## Set exercise
Within the data that follows, set down exactly the lines from the one containing "make_upper_band()" through the one containing "from mathutils.kdtree import KDTree", both ends included.
_ _ _ _
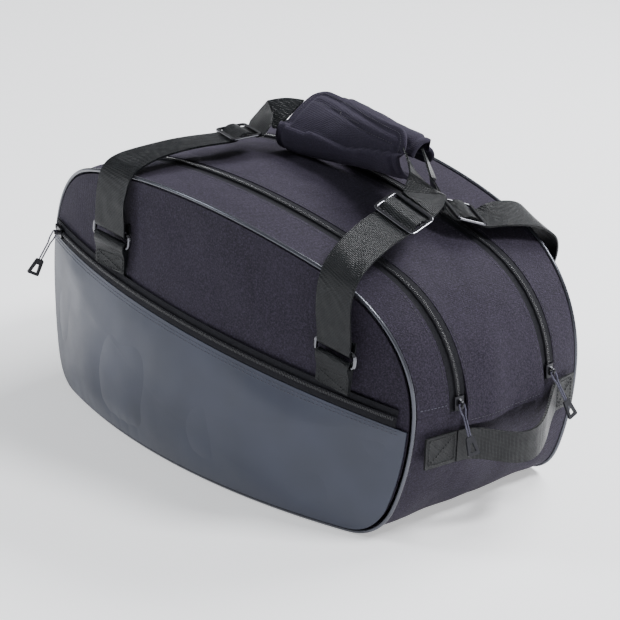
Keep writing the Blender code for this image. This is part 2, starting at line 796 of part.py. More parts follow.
def make_sliders():
    lengthwise = (
        ("front_zip", FRONT_ZIP, 0.22, SLIDER_START, (0.36, 0.04, -0.93)),
        ("main_zip", MAIN_ZIP, 0.70, SLIDER_START, (0.40, 0.25, -0.88)),
        ("main_zip_middle", MAIN_ZIP, 0.70, SECOND_SLIDER, (-0.95, 0.22, 0.22)),
    )
    legs = BAIL_HALF_WIDTH + PULL_CORD_R + 0.0009
    for prefix, zip_run, v, t, hang in lengthwise:
        at, tangent, out = zip_run.frame(t)
        across, normal = band_across(tangent, t, v)
        hole, _ = make_slider(f"{prefix}_slider", slider_place(at, -tangent, normal))
        make_pull(prefix, hole, across, hang, 0.0, legs)
        centre = zip_run.shoulder_centre() if t == SLIDER_START else at - out * zip_run.top_radius
        track = pivot(f"{prefix}_slider_axis", centre, out.cross(tangent), [f"{prefix}_slider"])
        hang_pull(prefix, hole, squared(across, Vector(hang).normalized()), hang, normal, track)
    # the pocket's zip lies level, so its pull hangs across it and loops over the bail's crown
    at, tangent, _, normal = pocket_frame(-POCKET_ZIP_REACH)
    _, crown = make_slider("pocket_zip_slider", slider_place(at, -tangent, normal, sink=0.0))
    make_pull("pocket_zip", crown, normal, POCKET_HANG, -BAIL_HALF_WIDTH - PULL_CORD_R - 0.0005, 0.0022)
    centre = pocket_arc()[0]
    track = pivot("pocket_zip_slider_axis", centre, (at - centre).cross(tangent), ["pocket_zip_slider"])
    hang_pull("pocket_zip", crown, tangent, POCKET_HANG, normal, track)


# ---------------------------------------------------------------- rings, chapes and handles

def ring_axis(rings, back):
    """Frame at the middle of a handle's ring axis, X along it, Y into the bag, Z up, and the
    place of each ring along it."""
    ends = []
    for x, z in rings:
        y = BACK_Y + WALL / 2 if back else front_y(x) - WALL / 2
        ends.append(Vector((x, y + (RING_STANDOFF if back else -RING_STANDOFF), z)))
    if back:
        ends.reverse()
    along = (ends[1] - ends[0]).normalized()
    inward = Vector((0, -1 if back else 1, 0))
    inward = (inward - along * inward.dot(along)).normalized()
    frame = Matrix((along, inward, along.cross(inward))).transposed().to_4x4()
    frame.translation = (ends[0] + ends[1]) / 2
    half = (ends[1] - ends[0]).length / 2
    return frame, {"left": half if back else -half, "right": -half if back else half}


def make_chape(name, frame, x):
    """Webbing folded round the ring's lower bar and sewn to the panel below it."""
    inside = RING_WIRE + 0.0006
    outer = inside + WEBBING_THICK
    loop = circle(outer, 9, 0.0, math.pi)
    loop += [(-outer, -0.003), (CHAPE_FACE - 2 * WEBBING_THICK, -0.012)]
    loop += [(CHAPE_FACE - 2 * WEBBING_THICK, -CHAPE_DROP), (CHAPE_FACE, -CHAPE_DROP)]
    loop += [(CHAPE_FACE, -0.004)]
    place = frame @ Matrix.Translation((x, 0, 0)) @ CYCLE
    plate(name, [loop, circle(inside, 12)], WEBBING / 2, WEB, place)


def make_ring(name, frame, x):
    width = RING_INSIDE + 2 * RING_WIRE
    loop = rounded_rectangle(width, RING_RISE, 0.0042, 3, (0, RING_RISE / 2))
    tube(name, [(px + x, 0.0, pz) for px, pz in loop], RING_WIRE, METAL, True, frame, sides=2)


def smooth_route(stops, spacing):
    """Points of (place, width direction) along a Catmull-Rom curve through the stops."""
    found = []
    last = len(stops) - 1
    for i in range(last):
        p0, p1, p2, p3 = (Vector(stops[max(0, min(last, k))][0]) for k in (i - 1, i, i + 1, i + 2))
        w1, w2 = Vector(stops[i][1]), Vector(stops[i + 1][1])
        steps = max(1, round((p2 - p1).length / spacing))
        for k in range(steps):
            t = k / steps
            place = 0.5 * (
                2 * p1 + (p2 - p0) * t + (2 * p0 - 5 * p1 + 4 * p2 - p3) * t**2
                + (3 * p1 - p0 - 3 * p2 + p3) * t**3
            )
            found.append((place, w1.lerp(w2, t)))
    found.append((Vector(stops[-1][0]), Vector(stops[-1][1])))
    return found


def squared(width, direction):
    width = Vector(width)
    return (width - direction * width.dot(direction)).normalized()


def glide_frame(at, direction, width):
    """Frame of a tri-glide: X across the webbing, Y along it, Z off its face."""
    direction = Vector(direction).normalized()
    width = squared(width, direction)
    frame = Matrix((width, direction, width.cross(direction))).transposed().to_4x4()
    frame.translation = Vector(at)
    return frame


def glide_weave(frame):
    """The webbing's middle line through a tri-glide: under its ends and over its centre bar."""
    lift = (GLIDE_THICK + WEBBING_THICK) / 2 + 0.0005
    span = GLIDE_WIDTH / 2 + 0.004
    stops = []
    for i in range(GLIDE_STEPS + 1):
        y = -span + 2 * span * i / GLIDE_STEPS
        flat = GLIDE_CENTRE_BAR / 2 + 0.0008
        far = GLIDE_WIDTH / 2 - GLIDE_END_BAR - 0.0012
        share = min(1.0, max(0.0, (far - abs(y)) / (far - flat)))
        share = share * share * (3 - 2 * share)
        stops.append(frame @ Vector((0, y, -lift + 2 * lift * share)))
    return stops


def make_glide(name, frame):
    window = (GLIDE_WIDTH - 2 * GLIDE_END_BAR - GLIDE_CENTRE_BAR) / 2
    middle = (GLIDE_CENTRE_BAR + window) / 2
    loops = [rounded_rectangle(GLIDE_LENGTH, GLIDE_WIDTH, 0.005, 3)]
    for side in (-1, 1):
        hole = rounded_rectangle(GLIDE_LENGTH - 0.0066, window, 0.0015, 2, (0, side * middle))
        loops.append(hole)
    plate(name, loops, GLIDE_THICK / 2, METAL, frame, bevel=0.0006)


def make_strap(name, frame, x, before, glide, after):
    """Webbing from a ring's upper bar through its tri-glide to the pad's end."""
    reach = RING_WIRE + 0.0007 + WEBBING_THICK / 2
    bar = Vector((x, 0, RING_RISE))
    along = frame.to_3x3() @ Vector((1, 0, 0))
    points = [(frame @ (bar + Vector((0, reach, 0.008))), along)]
    for y, z in circle(reach, 7, 0.0, -math.pi):
        points.append((frame @ (bar + Vector((0, y, z))), along))
    points.append((frame @ (bar + Vector((0, -reach, 0.008))), along))
    lead = points.pop()
    at, direction, width = glide
    hold = glide_frame(at, direction, width)
    weave = glide_weave(hold)
    across = hold.to_3x3() @ Vector((1, 0, 0))
    points += smooth_route([lead] + before + [(weave[0], across)], 0.011)[:-1]
    points += [(spot, across) for spot in weave[:-1]]
    points += smooth_route([(weave[-1], across)] + after, 0.011)
    rows = []
    for i, (spot, width) in enumerate(points):
        width = width.normalized()
        if i < len(points) - 1:
            ahead = points[i + 1][0] - points[max(i - 1, 0)][0]
            width = squared(width, ahead.normalized())
        rows.append([spot - width * WEBBING / 2, spot + width * WEBBING / 2])
    sheet(name, rows, (0, 0, 1), WEBBING_THICK, WEB, offset=0.0)
    return hold


# Outer face of each pad across its left and right ends, from its far edge to its near one.
FRONT_PAD = (
    (-0.030, 0.131),
    ((0.0600, 0.3195), (0.0400, 0.3105), (0.0220, 0.2985), (0.0120, 0.2870), (0.0140, 0.2765),
     (0.0280, 0.2725)),
    ((0.0170, 0.3290), (0.0095, 0.3170), (0.0085, 0.3040), (0.0140, 0.2925), (0.0230, 0.2865),
     (0.0335, 0.2840)),
)
BACK_PAD = (
    (-0.028, 0.123),
    ((0.1000, 0.2740), (0.0985, 0.2850), (0.0930, 0.2950), (0.0830, 0.2990), (0.0740, 0.2950),
     (0.0690, 0.2860)),
    ((0.0640, 0.2850), (0.0610, 0.2950), (0.0555, 0.3035), (0.0465, 0.3070), (0.0385, 0.3035),
     (0.0335, 0.2965)),
)

# Each strap: stops from its ring, the tri-glide's place, direction and width, and stops to its pad.
ROUTES = {
    "front_left": (
        [((-0.0950, -0.1325, 0.232), (1, 0, -0.1)), ((-0.0920, -0.1260, 0.2600), (1, 0.1, 0)),
         ((-0.0850, -0.1020, 0.2710), (1, 0.1, 0.1)), ((-0.0740, -0.0650, 0.2770), (1, -0.1, 0.1))],
        ((-0.0540, -0.0165, 0.2840), (0.33, 0.93, 0.10), (0.93, -0.33, 0.1)),
        [((-0.0555, 0.0120, 0.2925), (0.6, -0.75, -0.25)),
         ((-0.0450, 0.0240, 0.2970), (0.15, -0.83, -0.52)), ((-0.0322, 0.0270, 0.2980), (0, -0.84, -0.54))],
    ),
    "front_right": (
        [((0.1800, -0.1140, 0.208), (1, 0.1, -0.1)), ((0.1797, -0.1115, 0.2310), (1, 0.1, -0.2)),
         ((0.1787, -0.0970, 0.2500), (1, 0.05, -0.3)), ((0.1775, -0.0640, 0.2665), (1, 0, -0.35))],
        ((0.1765, -0.0320, 0.2770), (-0.05, 0.96, 0.26), (0.936, 0, -0.353)),
        [((0.1752, -0.0070, 0.2838), (0.936, 0, -0.353)), ((0.1660, 0.0050, 0.2885), (0.8, 0.3, -0.5)),
         ((0.1500, 0.0110, 0.2940), (0.4, 0.5, -0.75)), ((0.1340, 0.0150, 0.2990), (0, 0.45, -0.9))],
    ),
    "back_left": (
        [((-0.0950, 0.1435, 0.225), (-1, 0, 0)), ((-0.0900, 0.1430, 0.250), (-1, 0, 0)),
         ((-0.0800, 0.1270, 0.2680), (-1, -0.3, -0.1))],
        ((-0.0600, 0.1030, 0.2760), (0.72, -0.67, 0.15), (-0.69, -0.72, 0)),
        [((-0.0400, 0.0890, 0.2830), (-0.25, -0.95, 0.1)), ((-0.0302, 0.0850, 0.2870), (0, -1, 0.1))],
    ),
    "back_right": (
        [((0.1790, 0.1430, 0.200), (-1, 0, 0.1)), ((0.1830, 0.1410, 0.2240), (-1, 0, 0.3)),
         ((0.1800, 0.1200, 0.2430), (-1, 0.15, 0.35)), ((0.1720, 0.0880, 0.2475), (-0.93, 0.3, 0.2))],
        ((0.1600, 0.0610, 0.2525), (-0.41, -0.86, 0.30), (-0.913, 0.40, 0.07)),
        [((0.1440, 0.0430, 0.2650), (-0.8, 0.45, -0.3)), ((0.1350, 0.0420, 0.2780), (-0.45, 0.6, -0.65)),
         ((0.1262, 0.0475, 0.2905), (0, 0.5, -0.85))],
    ),
}


def make_pad(name, ends):
    (x_left, x_right), left, right = ends
    rows = []
    for i in range(9):
        share = i / 8
        ease = share * share * (3 - 2 * share)
        row = []
        for (ya, za), (yb, zb) in zip(left, right):
            row.append((x_left + (x_right - x_left) * share, ya + (yb - ya) * ease, za + (zb - za) * ease))
        rows.append(row)
    sheet(name, rows, (0, 0, 1), PAD_THICK, PAD_CLOTH)


def make_handle(handle, rings, section):
    frame, places = ring_axis(rings, handle == "back")
    for side, x in places.items():
        make_chape(f"{handle}_{side}_chape", frame, x)
        make_ring(f"{handle}_{side}_ring", frame, x)
        before, glide, after = ROUTES[f"{handle}_{side}"]
        hold = make_strap(f"{handle}_{side}_strap", frame, x, before, glide, after)
        make_glide(f"{handle}_{side}_tri_glide", hold)
    make_pad(f"{handle}_handle_pad", section)
    along = frame.col[0].to_3d()
    rings = [f"{handle}_{side}_ring" for side in places]
    lower = pivot(f"{handle}_rings_axis", frame.translation, along, rings)
    pieces = [f"{handle}_{side}_{piece}" for side in places for piece in ("strap", "tri_glide")]
    pieces.append(f"{handle}_handle_pad")
    pivot(f"{handle}_handle_axis", frame @ Vector((0, 0, RING_RISE)), along, pieces, lower)


# ---------------------------------------------------------------- grab handle


def make_grab_handle():
    """Webbing over the +X end: two sewn ends on the wall and a drooping span between them."""
    half = GRAB_WIDTH / 2

    def strip(name, stops):
        rows = [[(x, y, z - half), (x, y, z + half)] for x, y, z in stops]
        return sheet(name, rows, (1, 0, 0), GRAB_THICK, WEB, offset=0.0)

    (y_front, z_front), (y_back, z_back) = GRAB_ENDS
    x_wall = GRAB_WALL + GRAB_THICK / 2
    front, back = y_front + GRAB_PATCH[0], y_back - GRAB_PATCH[1]
    strip("grab_handle_front_end", [(x_wall - 0.003, y_front, z_front), (x_wall, front, z_front)])
    strip("grab_handle_back_end", [(x_wall, back, z_back), (x_wall - 0.0035, y_back, z_back)])
    stops = []
    for i in range(17):
        share = i / 16
        arch = math.sin(math.pi * share**1.3) ** 1.35 if 0 < i < 16 else 0.0
        y = front + CLEAR + (back - front - 2 * CLEAR) * share
        z = z_front + (z_back - z_front) * share - GRAB_SAG * arch
        stops.append((x_wall + 0.0006 + GRAB_BOW * arch, y, z))
    strip("grab_handle_span", stops)


def settle():
    """Moves everything so that the origin lies under the middle of the bounding box."""
    shift = Matrix.Translation((BOX_SHIFT_X, BOX_SHIFT_Y, 0))
    for obj in bpy.data.objects:
        if obj.parent is None:
            obj.matrix_world = shift @ obj.matrix_world


make_upper_band()
make_base()
make_panels()
make_piping()
make_inside()
make_zips()
make_pocket()
make_sliders()
make_handle("front", FRONT_RINGS, FRONT_PAD)
make_handle("back", BACK_RINGS, BACK_PAD)
make_grab_handle()
settle()
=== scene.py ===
"""Looks of the padel racket bag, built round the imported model.

Metres, +Z up, the bag along X with its pocket facing -Y. Cloth walls, webbing and piping are
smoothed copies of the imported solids, and the walls get soft folds. The padded wraps are remade
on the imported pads' outer faces. Zip teeth and stitching are laid on all of these. The metal
pieces and zip pulls stay as packed and get better materials.
"""

import json
import math

import bmesh
import bpy
import numpy as np
from mathutils import Matrix, Vector, noise
from mathutils.bvhtree import BVHTree
from mathutils.kdtree import KDTree


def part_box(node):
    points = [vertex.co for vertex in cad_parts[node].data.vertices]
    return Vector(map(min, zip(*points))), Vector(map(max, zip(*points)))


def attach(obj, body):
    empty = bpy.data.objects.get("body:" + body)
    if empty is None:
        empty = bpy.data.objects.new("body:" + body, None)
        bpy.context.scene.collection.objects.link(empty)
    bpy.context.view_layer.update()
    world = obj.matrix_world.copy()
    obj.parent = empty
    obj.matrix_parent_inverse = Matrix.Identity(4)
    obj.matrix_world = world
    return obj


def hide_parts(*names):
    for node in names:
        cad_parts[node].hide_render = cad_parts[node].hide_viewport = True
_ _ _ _
## Right answer
make_upper_band()
make_base()
make_panels()
make_piping()
make_inside()
make_zips()
make_pocket()
make_sliders()
make_handle("front", FRONT_RINGS, FRONT_PAD)
make_handle("back", BACK_RINGS, BACK_PAD)
make_grab_handle()
settle()
=== scene.py ===
"""Looks of the padel racket bag, built round the imported model.

Metres, +Z up, the bag along X with its pocket facing -Y. Cloth walls, webbing and piping are
smoothed copies of the imported solids, and the walls get soft folds. The padded wraps are remade
on the imported pads' outer faces. Zip teeth and stitching are laid on all of these. The metal
pieces and zip pulls stay as packed and get better materials.
"""

import json
import math

import bmesh
import bpy
import numpy as np
from mathutils import Matrix, Vector, noise
from mathutils.bvhtree import BVHTree
from mathutils.kdtree import KDTree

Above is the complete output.